“I’m so sorry,” Krantz said as he smoothly slipped his right hand into the man’s jacket pocket while tapping the man’s shoulder with his left. “That’s on me, my friend. I should have looked where I was going.”
The young man looked confused and pissed at the same time, but he didn’t say anything. Even as he was walking, Krantz had noted that the man’s eyes had been glued to his phone nonstop for the last minute or so. From the stupefied look on his face, Krantz guessed that the man was watching the news and had just learned about the attempt on Veronica Hammond’s life.
“Have a good one,” Krantz said, waving the young man goodbye and pocketing the key fob he’d taken from him.
For the Palo Alto operation, he had changed into a pair of dark jeans and had thrown a leather jacket over a black turtleneck. Holstered on his right hip was a .45-caliber Heckler & Koch USP Compact Tactical. Two spare magazines were secured in magazine pouches on his left side. Since the ammunition for the pistol was subsonic, the gun was extremely quiet, especially when used in conjunction with a suppressor like the one Krantz carried in his jacket. The rest of the equipment he would need to complete his mission was in the black backpack slung over his shoulder.
He had parked the Jeep Cherokee he’d rented one block south in the parking lot of a busy café near West Middlefield Road. He had spent the last four days scouting the area and conducting surveillance and countersurveillance on the eight employees of SkyCU Technology. In addition, he had installed four miniature sticky surveillance cameras whose feed he could watch from an app on his smartphone. It allowed him to keep an eye on the comings and goings, even from his motel room a couple of miles away.
Palo Alto was the backup operation. Krantz had known Oxley long enough to know the man wasn’t into half measures.
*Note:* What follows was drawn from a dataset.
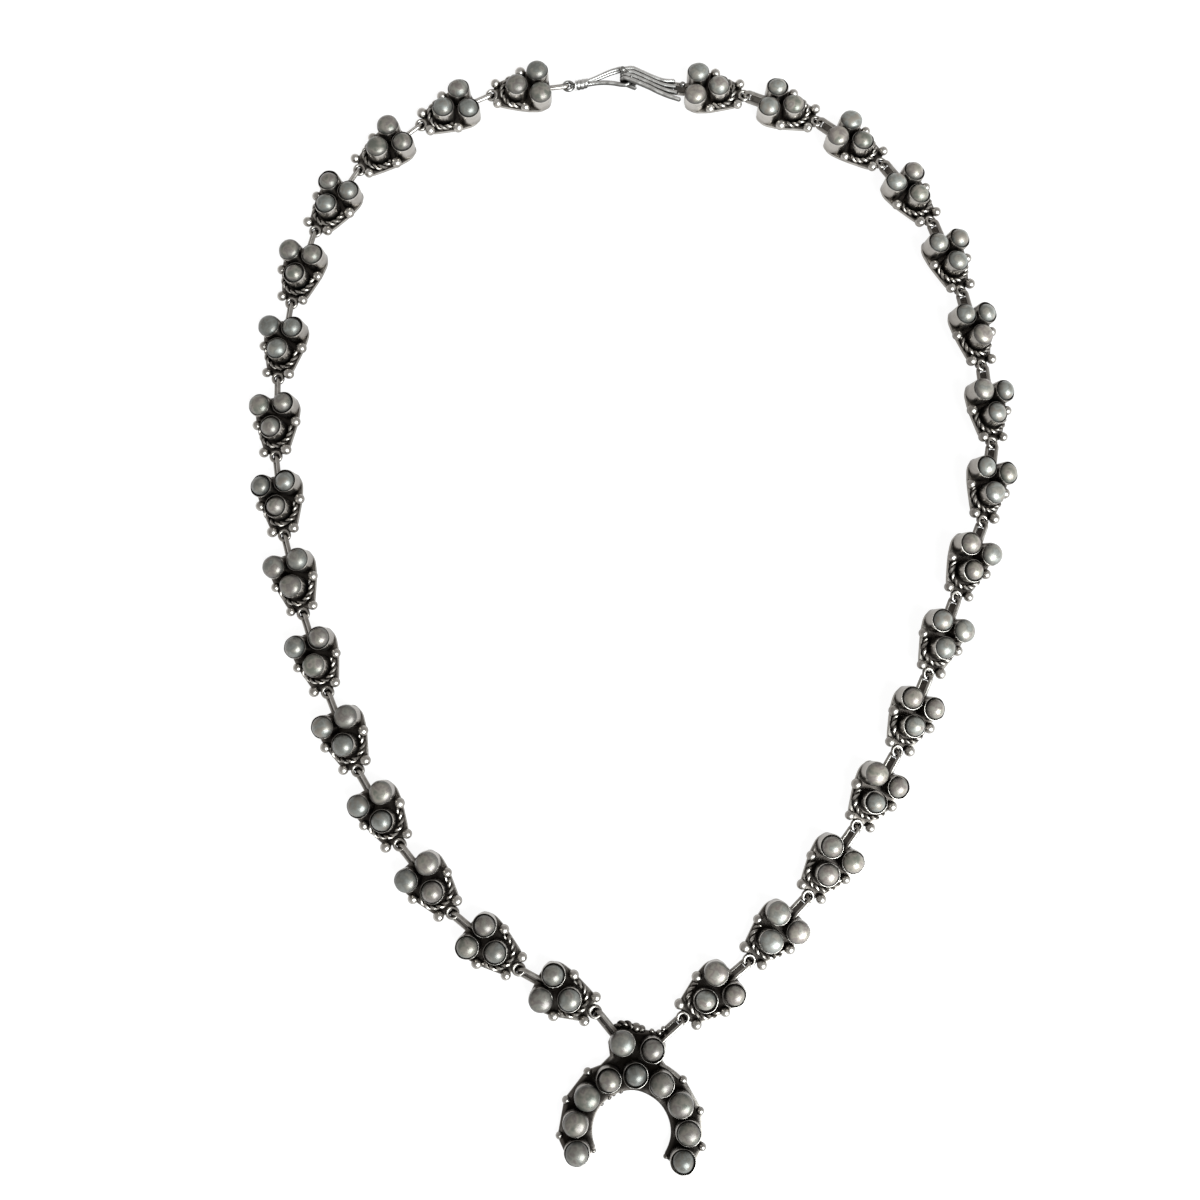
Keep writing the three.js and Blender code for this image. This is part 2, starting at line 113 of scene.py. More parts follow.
# Pendant, with the middle of the horseshoe at the origin, its crown towards +Y and its back at z = 0
NAJA_DROP = 17.85
NAJA_JOINT_SPAN = 13.56
NAJA_ARC_RADIUS = 9.1
NAJA_ARC_PEARLS = 9
NAJA_PEARL_ANGLE = 27.9
NAJA_INNER_RADIUS = 6.3
NAJA_OUTER_RADIUS = 11.4
NAJA_CORNER_RADIUS = 11.9  # of the plate's corners, under the granules
NAJA_ARM_ANGLE = 30
CROWN_PEARL_OUT = 2.45
CROWN_PEARL_RISE = 13.5
CROWN_SKEW = 0.35
NAJA_BEZEL_RADIUS = 2.08
NAJA_GRANULE_RADII = (0.62, 0.75)
NAJA_GRANULE_OUT = 0.2  # beyond the plate's outer edge
NAJA_PEARL_RADII = (1.9, 1.95, 2.05, 1.75, 1.7, 1.9, 1.95, 1.9, 1.75, 2.0, 1.7)

# Clasp, along +X from the eye's joint to the hook's joint
EYE_LENGTH = 12.0
EYE_HALF_WIDTH = 1.65
EYE_WIRE_RADIUS = 0.4
EYE_INNER_WIRE_RADIUS = 0.3
EYE_END_HEIGHT = 1.6
NECK_LENGTH = 2.8
NECK_RADIUS = 0.42
HOOP_START = 0.92
HOOP_RADIUS = 0.8
HOOP_WIRE_RADIUS = 0.18
SLEEVE_START = 1.15
SLEEVE_SIDES = 20
HOOK_LENGTH = 9.2
HOOK_PLAY = 0.95
HOOK_BEND_RADIUS = 1.05
HOOK_THICKNESS = 0.6
HOOK_FAN_REACH = 1.8
HOOK_FAN_HEIGHT = 2.3
HOOK_TIP_LENGTH = 1.5
KNOT_RADIUS = 0.55
CLASP_BOW = 1.8  # of its middle, away from the line between its joints
CAD_EYE_WIRE_RADIUS = 0.38

# Patina of the silver, and brightening near the clasp
HOLLOW_REACH = 1.2  # within which a hollow is darkened by its walls
CLASP_BRIGHTENING = 0.18  # added to the shade of the silver of the links near the clasp, to brighten it

# Floor
FLOOR_HALF = 1500
FLOOR_DROP = 0.05

# Camera
CAMERA_PLACE = (-0.0056, -0.0392, 0.2134)  # in metres
CAMERA_LOOK = (0.0, 0.1657, -0.9862)
CAMERA_LENS = 37.5
SENSOR_WIDTH = 36


# Shapes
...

Veronica Hammond might have been the brain behind Drain and the one with the influence to push for its global adoption, but SkyCU Technology had designed and distributed the app. Getting rid of Veronica would have been a major setback, perhaps enough to postpone the upgraded app’s official release indefinitely—but it wasn’t guaranteed. That was why he was in Palo Alto now. To take care of the what-ifs.
Krantz’s phone vibrated in his pocket. It was his mobile surveillance app. He tapped on the notification and watched the second-to-last SkyCU employee exit the building. This employee would walk to the next block and catch a bus to San Jose, where he lived in a three-bedroom condo with his mother and sister. Krantz looked at the time. In another ten minutes, the last employee would, in turn, leave the office and walk to his car. If Krantz had been unsuccessful at lifting the key fob from the young man he had bumped into, the employee taking the bus would have been his plan B. There was also a third option in case the first two failed, but it required a more permanent solution with the last employee.
Krantz picked a bench that offered him a good view of his target building. Though he wasn’t a smoker, he pulled a pack of Marlboros out of his breast pocket and lit a cigarette. He puffed on the cigarette but didn’t inhale its toxic smoke. He casually but methodically studied the windows of the businesses across the street. He was looking for anything out of the ordinary that would tell him he was under surveillance or that the FBI was on to him. Krantz didn’t believe they were.
Right on schedule, he watched the last employee exit the building. Satisfied federal agents weren’t about to pin him to the ground, and that the SkyCU offices were now empty, he tossed his cigarette into a storm drain.
It was go time.
SkyCU Technology occupied half of the third floor of a three-story white rectangular building. The main entrance to the building was through a pair of double doors facing the street. Apart from SkyCU, the commercial space was home to a pair of real estate agencies that shared the first floor and a computer repair shop that occupied the entire second floor. Thanks to his surveillance cameras, Krantz knew the building’s doors locked automatically after six o’clock and that a key fob was needed to unlock them. There was parking in front for customers, and a slightly smaller lot at the back for the employees of the businesses. Both parking lots were well lit, but there were no more lights visible in the windows of any of the building’s businesses.
Krantz stayed away from the streetlights and well within the shadows of the tall palm trees bordering the sidewalk as he approached the edifice. As he walked by the last palm tree, he removed the sticky miniature surveillance camera he had fixed on the trunk three days ago. Krantz used the stolen key fob to enter the building and stopped by the hand-sanitizer station positioned next to the elevator’s doors. With a flick of his hand, he removed another miniature camera, this one magnetically attached to the stand of the Purell dispenser. Krantz entered the staircase and climbed to the third floor. He didn’t encounter anyone on his way up, nor did he see anybody in the third-floor corridor. Not taking any chances, he walked the entire length of the hallway and checked that the door of the vacant commercial space was indeed locked.